16 April 2012

Voluntary Taxation

It's a popular meme of the right that if you want to pay higher taxes, you should.  The treasury actually has a department set up to handle this.  It's called "Gifts to the United States" and for the last several years it's been taking in about $3M a year.  Not only is this a pretty feckless way to solve our $15 Trillion debt problem, it conveys a deep, fundamental misunderstanding of elementary economics.
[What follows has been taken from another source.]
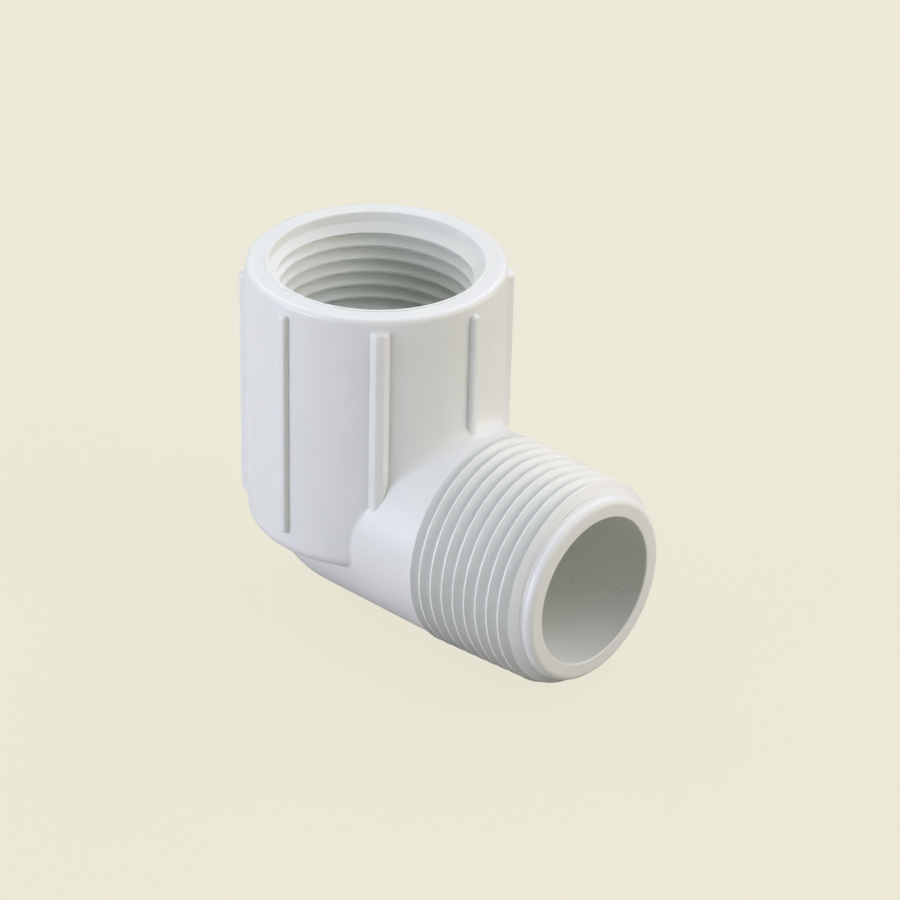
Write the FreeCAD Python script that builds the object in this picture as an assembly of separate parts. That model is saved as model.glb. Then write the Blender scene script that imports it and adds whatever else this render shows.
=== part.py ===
"""A 90 degree street elbow for 1 inch irrigation pipe, injection moulded in PVC.

The elbow is one moulding. A ribbed female socket opens upwards (+Z), a male spigot points along
+X, and both carry a 1-11.5 NPT taper pipe thread. The origin is where the two pipe axes cross.
Lengths are millimetres.
"""
import FreeCAD
import Part

import math
import os

Vector = FreeCAD.Vector
ORIGIN = Vector(0, 0, 0)
X_AXIS = Vector(1, 0, 0)
Y_AXIS = Vector(0, 1, 0)
Z_AXIS = Vector(0, 0, 1)

# ---- taper pipe thread, 1-11.5 NPT ----
PITCH = 25.4 / 11.5
TAPER = 1.0 / 32.0            # change of radius per length: 1 in 16 on diameter
THREAD_DEPTH = 1.52
CREST_FLAT = 0.24
CREST_BEVEL = 0.10            # depth of the softened edge on each side of a crest
ROOT_FLAT = 0.20
FLANK_SLOPE = math.tan(math.radians(30.0))
CREST_OVERSHOOT = 0.03        # how far the bevel reaches past the crest cone
GROOVE_SPARE = 0.6            # how far a groove cutter stands clear of the crest cone

# ---- female socket, along +Z ----
SOCKET_TOP = 39.15            # rim face above the spigot axis
SOCKET_BOTTOM = -4.5
SOCKET_R = 19.95              # at the rim
DRAFT = math.tan(math.radians(0.48))
RIM_ROUND = 0.9
SHOULDER_ROUND = 2.5
MOUTH_R = 16.40               # plain recess that clears the incoming pipe
MOUTH_DEPTH = 1.57
BEAD_WIDTH = 0.60             # fine raised bead round the inner edge of the rim
BEAD_HEIGHT = 0.14
BEAD_ROUND = 0.06
BEAD_BEVEL = 0.15             # bevel on its inner edge
BEAD_ROOT = 0.5               # how far the bead blank reaches inwards, before the mouth is cut
ENTRY_ROUND = 0.2             # corner between the mouth wall and the sloping entry ring
ENTRY_Z = 36.30               # first full section of the female thread
ENTRY_R = 14.80               # crest radius there
FEMALE_THREAD_END = 18.5
RELIEF_R = 14.0               # plain cylinder below the thread
RELIEF_END = 13.0
RELIEF_STEP = 0.5             # short cone between the thread and the relief
RELIEF_ROUND = 1.5
FEMALE_CREST_Z = 34.33        # height of one crest at FEMALE_CREST_ANGLE about +Z
FEMALE_CREST_ANGLE = 130.0
FEMALE_GROOVE_TURNS_BELOW = 7.6   # from there down to the groove's lower end
FEMALE_THREAD_TURNS = 7.85

# ---- waterway and heel ----
WATERWAY_R = 11.82
HEEL_R = 16.38                # sphere round the heel

# ---- grip ribs ----
# The mould opens along Y. Ribs on the X and Y axes keep steep sides. Those between them have sides
# that slope at about 45 degrees, so that they come out of the mould too.
RIB_COUNT = 8
RIB_TOP_WIDTH = 1.25
RIB_PROUD = 0.95
STEEP_SPREAD = 0.12           # widening of each rib side per depth
SLOPED_SPREAD = 0.85
RIB_TOP_Z = 37.3
RIB_BOTTOM_Z = -0.6
RIB_TOP_RUN = 0.25            # height over which a rib rises to its full depth, at each end
RIB_BOTTOM_RUN = 0.8
RIB_CORNER = 0.5              # rounding of its four corners, seen from outside
RIB_ROUND = 0.35              # rounding of its top edge
RIB_ROOT_DEPTH = 1.0          # how far a rib is sunk into the socket wall
RIB_FOOT_DEPTH = 0.1          # depth in the wall where its sides start, as the wall is curved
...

Economics is about entities competing with each other in the market.  If you have an advantage--lower costs, better marketing, better product, etc.--you will likely win.  Everything else follows from that.  Price adjusts to match supply with demand because of this relationship.    The problem with voluntary tax rates is that the payer of higher rates is giving themselves a disadvantage.  Republicans get this part.  What they don't get is that as long as everybody is paying the same rates, nobody has a disadvantage.   Nobody who is actually competing in the market can afford to pay a higher rate than their competitor.  It must be fair, or the market is not free.

For this same reason, higher taxes do not hurt the economy, or the individual, as long as they are the same for everybody.   If there's less money in the economy, the cost of individual goods and services automatically deflate to match.  That's supply and demand.   It's only when they're not fair that people lose out due to taxation.

It's impossible to have perfectly equitable rates.  My costs are likely slightly different than yours, because of where we live and who we know.  But as long as we get as close as is practical, it's fair.  It's even fair if we add a moderate penalty to those who have been successful.  As long as the penalty is not so large as to make it worthwhile to intentionally become less successful, the free market still works.  This is called "progressive taxation", incidentally.